In 1885, with the opening of a separate railway from Cambridge to Mildenhall, the name of the station was changed to Burnt Fen, the name of the surrounding area. Finally in 1905 the current name was adopted. The only settlements are farms, and the nearest hamlet of Prickwillow is four and a half miles away by road. The name Shippea Hill seems odd as being in The Fens, the area is very flat and much of the land around the station is about one metre below sea level as a result of the draining of the fens. It is therefore very likely to be the only station in the world with ‘hill’ in its name that is below sea level.
Shippea Hill Farm (photo left) is a mile and a half to the west of the station (see map above), and stands on slightly higher ground 5 metres high but it is still surrounded by land at sea level. It is one of the few areas within Burnt Fen which rises above sea level, hence the ‘hill’. Potatoes are the main crop today, and the farm is owned by Frederick Hiam Ltd. Fresh produce is still delivered daily to Covent Garden and Spitalfields markets in London.
There are farms that are nearer to the station than Shippea Hill Farm, though they may no longer have lived-in farmhouses. One of the nearest is Bulldog Bridge Farm, less than a mile away to the west along the A1101 to Littleport. Bulldog Bridge, which crosses Engine Drain, is back along the road towards the station. Might Bulldog Bridge have been a more appropriate name for the station?

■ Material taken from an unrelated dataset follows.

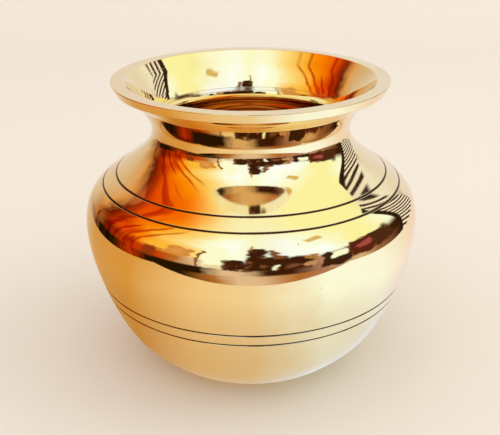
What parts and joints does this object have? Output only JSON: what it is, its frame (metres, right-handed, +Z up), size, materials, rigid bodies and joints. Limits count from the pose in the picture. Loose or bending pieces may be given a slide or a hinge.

The Fens, also known as Fenland, cover an area of 1,500 sq miles in eastern England, and they were drained in the 18th century leading so that most of the area lies at sea level or just above. Read more about this here. Incidentally the lowest point in Britain, at 2.75 metres (9.5 ft) below sea level, is also in the Fens at Holme Fen. The land is very fertile and it continues to be protected from floods by drainage banks and pumps that work continuously. In the 17th century however the land was described as being all above sea level so perhaps Shippea Hill was a more significant hill then.